OPINION: Australia's digital quality deficit disorder

Andrew Reid
By Andrew Reid | 24 January 2013

Something’s afoot when two of the world’s most recognised news and business media brands decide to take the Australian marketplace a little more seriously with a combination of direct investment in local production and marketing.

Both The Economist and The Guardian have long recognised Australia as an important, yet relatively small, English-language market. Yet with APAC now accounting for a higher proportion of their total readership, and Australia’s OECD ranking shifting upwards, these international media groups sense a real market opportunity.

However, putting aside the geo-politics, this reading of a commercial opportunity in digital is arguably based on a calculation that there’s a deficit in quality content rather than any secular market growth.
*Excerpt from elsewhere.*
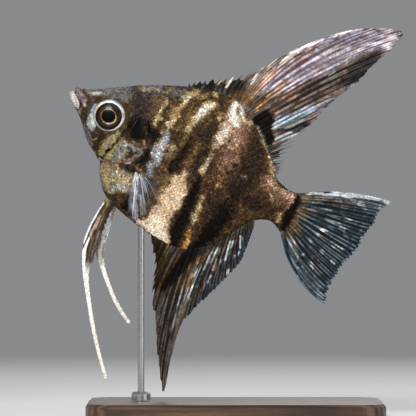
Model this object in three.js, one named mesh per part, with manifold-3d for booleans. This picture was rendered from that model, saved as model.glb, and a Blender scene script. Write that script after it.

Provocatively, what both international media brands seem to recognise is that Australia is bereft of any healthy competition in a market segment best summed up as ad-based, quality news media.

Call it Australia’s Quality Deficit Disorder (QDD) in a category awash with TV news updates, wire copy and syndicated features. Where there’s some attempt to produce original content by established mastheads, the powers that be saturate the user’s experience with drop-downs, takeovers and auto-play video; and all this before we even discuss the rise of ‘trash talk’ in daily broadsheet offerings where tits, celebrity chefs and WW2 tank battles (edit: very odd) are the content de jour.

What these new media plays lack in reach they supposedly make up for in originality, authority and brand association. The Economist in particular pushes the point that readers like to be seen with the publication; it’s a status symbol reminiscent of any luxury brand one might wear or park in the driveway. Swiping the app version of The Guardian, Australian edition, in a packed commuter train might just provide the same cache in the very near term.

For many riding the programmatic media curve, both agency and advertiser alike, the advocacy of content or context over audience is positively Jurassic, yet the brand dollar is still by far the largest component of media budgets.  Brand exposure and complimenting content remain important considerations for any brand worth its value on the balance sheet.

The irony of current media buying dynamics is that as real-time bidding algorithms and trading desks become more effective in terms of direct response, so demand will rise for more online brand-relevant environments. This is the accidental genius of current international news plays – they are moving into the market at precisely the time advertisers are demanding outright content credibility and are willing to pay the price for creative association.